Tyco toiling to restore profitability Company altering mix to weather the swings in toy business

February 25, 1996|By KNIGHT-RIDDER NEWS SERVICE

NEW YORK -- Every toy manufacturer yearns to produce the year's Power Ranger and to watch that lovely upward spike on the revenue line.

But when the thrill is gone, the extra factory capacity, the extra marketing costs, the extra warehouse space remain, along with a not-so-lovely spike on the expense side and an accompanying nasty dip in earnings.

That has been Tyco's toy story.

The moral of the story comes from new Tyco Toy Inc. Chief Executive Gary Baughman, who says he wants "to re-establish 2/3 2/3 TC profitable base of core products" -- a strategy that will allow the company to weather the swings in the toy business and still pay the bills.

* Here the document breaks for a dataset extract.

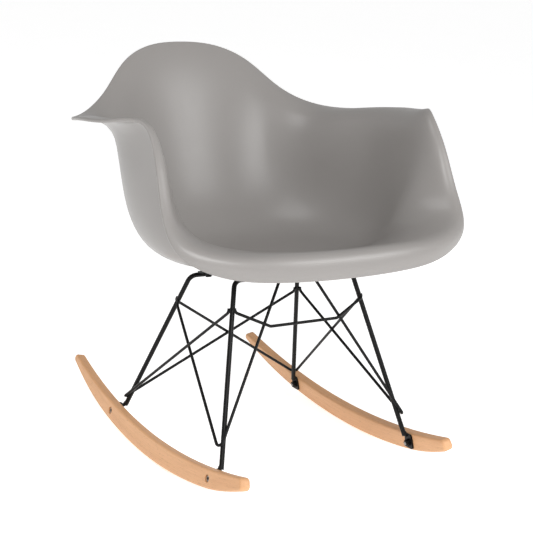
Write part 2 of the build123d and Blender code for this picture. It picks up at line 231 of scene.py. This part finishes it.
def beech():
    """Beech bent along the rocker: fine straight grain that follows the curve, and short dark flecks."""
    material, tree, shader = new_material("beech")
    split = node(tree, "ShaderNodeSeparateXYZ", {0: object_place(tree)})
    centre_height = (rocker_radius / cos(radians(rocker_tilt)) + lift) / 1000
    below = maths(tree, "SUBTRACT", centre_height, split.outputs["Z"])
    behind = maths(tree, "SUBTRACT", split.outputs["Y"], origin_shift / 1000)
    along = maths(tree, "ARCTAN2", behind, below)
    squares = maths(tree, "ADD", maths(tree, "POWER", below, 2.0), maths(tree, "POWER", behind, 2.0))
    depth = maths(tree, "SQRT", squares)

    def grain_place(along_scale, across_scale):
        parts = {
            0: maths(tree, "MULTIPLY", split.outputs["X"], across_scale),
            1: maths(tree, "MULTIPLY", along, along_scale),
            2: maths(tree, "MULTIPLY", depth, across_scale),
        }
        return node(tree, "ShaderNodeCombineXYZ", parts).outputs[0]

    bands = noise(tree, grain_place(1.5, 60.0), 1.0, 3.0, 0.55)
    grain = noise(tree, grain_place(9.0, 620.0), 1.0, 5.0, 0.6)
    fleck = noise(tree, grain_place(110.0, 1500.0), 1.0, 1.0, 0.4)
    share = ranged(tree, bands, 0, 1, 0.3, 0.7)
    colour = blend_colours(tree, share, (0.65, 0.345, 0.165, 1), (0.76, 0.43, 0.22, 1))
    shade = ranged(tree, grain, 0.0, 0.34, 0.42, 0.72)
    colour = blend_colours(tree, shade, colour, (0.50, 0.245, 0.108, 1))
    dark = ranged(tree, fleck, 0.0, 0.55, 0.64, 0.74)
    colour = blend_colours(tree, dark, colour, (0.33, 0.15, 0.07, 1))
    tree.links.new(colour, shader.inputs["Base Color"])
    tree.links.new(ranged(tree, grain, 0.40, 0.56), shader.inputs["Roughness"])
    bump(tree, shader, maths(tree, "SUBTRACT", grain, maths(tree, "MULTIPLY", dark, 0.8)), 0.18, 0.0004)
    return material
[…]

What sounds very normal in boardrooms and in annual reports seems utterly incongruent at New York's annual riotous Toy Fair, where giant yellow bananas in pajamas leaflet passers-by and blue Smurfs distribute business cards on Fifth Avenue.

Inside the Toy Building earlier this month, Tyco's own Dr. Dreadful chomped on candy cockroaches. An actor, in bloody surgical scrubs, touted Tyco's latest line of looks-bad, tastes-good, gross-out products before an appreciative audience of Wall Street analysts and toy store buyers.

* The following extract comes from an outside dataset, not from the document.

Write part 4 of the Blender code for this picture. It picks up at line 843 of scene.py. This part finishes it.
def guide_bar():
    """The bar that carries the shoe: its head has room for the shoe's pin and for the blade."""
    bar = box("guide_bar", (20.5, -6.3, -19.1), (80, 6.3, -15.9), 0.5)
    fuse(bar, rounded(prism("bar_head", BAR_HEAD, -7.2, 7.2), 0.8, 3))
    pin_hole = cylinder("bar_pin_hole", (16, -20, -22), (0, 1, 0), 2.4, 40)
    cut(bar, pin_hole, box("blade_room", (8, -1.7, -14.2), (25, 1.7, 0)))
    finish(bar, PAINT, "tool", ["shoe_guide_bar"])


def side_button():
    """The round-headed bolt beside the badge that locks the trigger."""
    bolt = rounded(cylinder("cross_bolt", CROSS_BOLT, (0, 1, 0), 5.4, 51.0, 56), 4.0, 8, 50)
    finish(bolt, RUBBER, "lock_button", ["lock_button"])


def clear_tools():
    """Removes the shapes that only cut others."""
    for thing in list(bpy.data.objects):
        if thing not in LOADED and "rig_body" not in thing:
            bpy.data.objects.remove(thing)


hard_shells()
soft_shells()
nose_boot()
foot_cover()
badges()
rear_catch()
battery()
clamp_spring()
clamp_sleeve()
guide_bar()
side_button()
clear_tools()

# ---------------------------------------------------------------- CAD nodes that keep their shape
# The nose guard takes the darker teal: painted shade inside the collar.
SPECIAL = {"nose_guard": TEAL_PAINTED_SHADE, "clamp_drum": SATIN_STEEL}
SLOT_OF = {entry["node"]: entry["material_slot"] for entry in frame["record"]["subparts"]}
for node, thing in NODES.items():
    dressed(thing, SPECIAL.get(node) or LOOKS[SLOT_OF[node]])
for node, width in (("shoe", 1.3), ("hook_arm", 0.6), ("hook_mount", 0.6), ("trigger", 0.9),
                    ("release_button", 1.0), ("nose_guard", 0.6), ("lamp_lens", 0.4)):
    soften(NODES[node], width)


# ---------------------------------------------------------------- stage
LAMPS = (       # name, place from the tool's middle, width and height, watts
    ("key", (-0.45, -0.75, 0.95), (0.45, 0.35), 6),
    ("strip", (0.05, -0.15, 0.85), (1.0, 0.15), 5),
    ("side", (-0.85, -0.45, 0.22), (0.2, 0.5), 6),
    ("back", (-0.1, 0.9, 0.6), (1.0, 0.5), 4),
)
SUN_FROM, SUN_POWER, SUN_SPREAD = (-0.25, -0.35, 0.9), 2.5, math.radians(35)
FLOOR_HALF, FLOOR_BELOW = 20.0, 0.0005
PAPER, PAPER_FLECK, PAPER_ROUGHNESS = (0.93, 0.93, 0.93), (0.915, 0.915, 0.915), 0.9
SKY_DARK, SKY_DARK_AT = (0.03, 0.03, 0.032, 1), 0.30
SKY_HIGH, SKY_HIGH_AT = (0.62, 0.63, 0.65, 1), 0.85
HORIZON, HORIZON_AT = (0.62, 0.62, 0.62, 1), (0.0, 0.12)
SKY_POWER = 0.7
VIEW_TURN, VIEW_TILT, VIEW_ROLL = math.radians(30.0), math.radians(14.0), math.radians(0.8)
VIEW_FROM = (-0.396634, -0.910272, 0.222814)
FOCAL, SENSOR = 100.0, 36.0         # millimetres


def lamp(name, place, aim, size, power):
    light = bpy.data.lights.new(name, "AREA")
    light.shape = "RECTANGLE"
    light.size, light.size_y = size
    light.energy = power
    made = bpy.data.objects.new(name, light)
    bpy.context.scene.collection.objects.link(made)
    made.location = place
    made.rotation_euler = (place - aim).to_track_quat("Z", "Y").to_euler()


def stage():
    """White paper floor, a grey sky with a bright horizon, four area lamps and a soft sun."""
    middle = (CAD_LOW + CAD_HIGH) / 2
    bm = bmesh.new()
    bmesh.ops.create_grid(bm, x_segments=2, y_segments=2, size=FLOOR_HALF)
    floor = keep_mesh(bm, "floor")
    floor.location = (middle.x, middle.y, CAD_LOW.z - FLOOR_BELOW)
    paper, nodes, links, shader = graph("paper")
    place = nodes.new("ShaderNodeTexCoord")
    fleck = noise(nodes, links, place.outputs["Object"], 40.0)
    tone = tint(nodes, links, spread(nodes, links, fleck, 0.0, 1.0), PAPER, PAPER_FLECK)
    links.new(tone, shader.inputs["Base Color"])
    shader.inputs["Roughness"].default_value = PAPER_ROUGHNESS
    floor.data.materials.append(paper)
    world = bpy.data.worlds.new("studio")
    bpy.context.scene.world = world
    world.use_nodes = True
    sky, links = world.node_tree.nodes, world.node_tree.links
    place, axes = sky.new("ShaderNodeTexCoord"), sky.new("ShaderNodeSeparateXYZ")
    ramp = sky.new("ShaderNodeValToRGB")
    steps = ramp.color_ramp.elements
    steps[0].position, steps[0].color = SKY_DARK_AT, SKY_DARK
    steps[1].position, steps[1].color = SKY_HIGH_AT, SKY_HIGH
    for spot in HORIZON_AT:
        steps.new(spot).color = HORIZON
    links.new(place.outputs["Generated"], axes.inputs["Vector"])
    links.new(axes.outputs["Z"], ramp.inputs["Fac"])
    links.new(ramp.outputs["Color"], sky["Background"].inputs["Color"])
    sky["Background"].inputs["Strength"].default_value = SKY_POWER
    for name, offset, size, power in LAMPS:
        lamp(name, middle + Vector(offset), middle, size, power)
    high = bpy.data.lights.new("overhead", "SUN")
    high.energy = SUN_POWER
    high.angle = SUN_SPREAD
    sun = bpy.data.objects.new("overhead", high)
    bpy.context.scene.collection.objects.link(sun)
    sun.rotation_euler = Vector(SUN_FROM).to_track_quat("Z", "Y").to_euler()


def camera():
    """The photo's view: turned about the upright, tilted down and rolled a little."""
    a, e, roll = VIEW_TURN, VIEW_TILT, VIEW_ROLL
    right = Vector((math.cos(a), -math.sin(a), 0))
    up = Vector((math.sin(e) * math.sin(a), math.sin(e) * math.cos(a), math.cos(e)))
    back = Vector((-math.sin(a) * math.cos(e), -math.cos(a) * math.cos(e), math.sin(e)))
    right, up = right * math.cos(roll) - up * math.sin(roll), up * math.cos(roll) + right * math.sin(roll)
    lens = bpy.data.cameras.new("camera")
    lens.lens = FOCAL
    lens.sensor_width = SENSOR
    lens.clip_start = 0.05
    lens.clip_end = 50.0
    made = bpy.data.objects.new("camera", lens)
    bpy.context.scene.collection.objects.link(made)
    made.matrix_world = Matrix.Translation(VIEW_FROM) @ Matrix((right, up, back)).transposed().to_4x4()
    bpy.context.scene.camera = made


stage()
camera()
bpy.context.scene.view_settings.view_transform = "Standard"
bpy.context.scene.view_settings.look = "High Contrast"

Down the hall, Mr. Baughman talked numbers: "We expect a slight increase of sales, maybe 4 to 5 percent. And we're looking to be profitable."

That would, no doubt, charm Wall Street more than watching Dr. Dreadful suck up pretend body fluids as his sidekick Igor snickers sickeningly.

"Tyco used to be on top of the world," said analyst Jill Krutick at Smith Barney in New York. "Now they are a distant third [behind Mattel Inc. and Hasbro Inc.]"

Tyco, its reputation made with its radio-controlled line of toys, never had a money-losing year from 1974 until 1993. But the success of the Ariel doll from Disney's Little Mermaid had prompted the Moorestown, Pa., company to overexpand, opening subsidiaries in Europe and building up overhead at home.

The company lost nearly $70 million in 1993. It cut its losses to $33 million in 1994 and to $27.2 million in 1995.

In the past year, Tyco cut 200 jobs in Europe as it shuttered its Belgium manufacturing plant and eliminated a distribution center in the United Kingdom. It centralized Europe's administrative operations in Belgium, taking an $8.9 million charge in 1995 to realize savings of more than $10 million a year, Mr. Baughman said.

Tyco also reorganized its Tyco Playtime division, giving it a new name, Tyco Preschool, a new focus by eliminating all toys for older children, and a new selling strategy.

"The balance sheet is in better shape and the inventory and receivables are the lowest in five years," said analyst Sean P. McGowan, of Gerard Klauer Mattison in New York.

"They have really pruned back their least profitable lines and plunged most of their resources into line extensions," Ms. Krutick said.

A good example would be the approach that Tyco is taking with a core element of its business -- Matchbox cars. In the diecast metal car business, Tyco faces stiff competition from industry leader Mattel and its Hot Wheels line.

What Tyco has decided to do, as spokesman Bruce Maguire puts it, "is take a giant step backwards." Let Mattel focus on the speed business so appealing to the older boys; Tyco will reclaim its franchise on the push-around business, Mr. Maguire said. Instead of putting money into ever more fancy Zero G speed tracks for its Matchbox cars, Tyco's building Matchbox playsets for a younger crowd.

Pieced together with track, the playsets, with hospitals, heliports, car washes and parking lots, create a world for Tyco's Matchbox cars.

Tyco decided to get out of some aspects of the toy business. "We de-emphasized certain volatile product categories," Mr. Baughman said.

How does that translate to the toy shelf? No action figures.

In 1994, $949 million worth of action figures -- such as boys' fighting figures -- were sold, up nearly 40 percent from 1993, making them the fastest-growing category, according to the Toy Manufacturers of America.

But action figures "are highly unprofitable," Mr. Baughman said. "You have to invest a lot of money up front. And they are risky."

Instead, Tyco plans to expand its selling stalwarts, including Dr. Dreadful, Magna Doodle, the Kenya doll and the Doodle Bear. And it hopes to build a new core business with its Kitchen Little line -- a collection of sturdy, miniature pots, pans, dishes and play food.

This year, Tyco's putting its money on a $100 video camera for children age 6 and older. Designed to be extra sturdy, its most important function may well be to keep kids away from the $800 model their parents like to play with.

"Coming up with an exciting new product," Mr. Baughman said, "that's the name of the game."